A city is known by its people and I did not find Durgapur unusually different from the rest of Bengal. I remember that some of the boys I came to know in school did not even visit a cinema theatre in the first 13 years of their lives and though I was surprised but never really thought that was any criteria to brand them lesser smart. In fact, I always loved the kind of importance St. Lawrence gave to sporting activities making it one of the best schools in football, hockey and cricket but I wonder despite having some really good footballers in the school why St. Xavier’s Durgapur never really gave due importance to that. Durgapur as a city was mainly of professionals – at least where I lived it was mostly where engineers lived and I did not find it  loud when compared to Kolkata. In fact, for me its quietness was intolerable some times. Though, I must say I hated it when everyone used to run towards the bus stand as the train from Kolkata touched down the Durgapur station. I know it is not at all a phenomenon which is unique to Durgapur and thus cannot be attributed to the town but in my mind it did not fit into the picture that I saw of Durgapur. I cannot remember anything unique of its people but considering that most of my life has been spent in bigger cities and especially the last few years in Delhi, I would prefer Durgapur any day even if the town has degraded from where it was in 1994-95. At least, if not anything else people devoted time to honorable hobbies like gardening unlike in bigger cities.
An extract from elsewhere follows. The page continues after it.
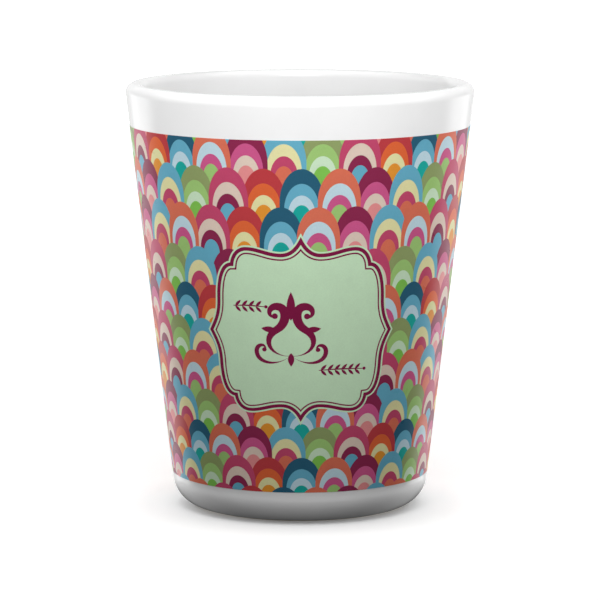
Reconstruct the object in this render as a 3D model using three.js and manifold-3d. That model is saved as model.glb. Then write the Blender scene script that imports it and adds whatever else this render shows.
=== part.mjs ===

I would not say that in the second year of my stay in Durgapur I fell in love with that place but I started liking the town. It was not an alien place to me any more largely because of the friends I made in school.  As far as my school life is concerned, I would say the third year was the best year of my entire school life along with class four in St. Lawrence High School, largely because of the immense contribution that two teachers had in shaping my ideas. If not for anything else, I am privileged that my father was transferred to Durgapur because I was about to be in the class of my life.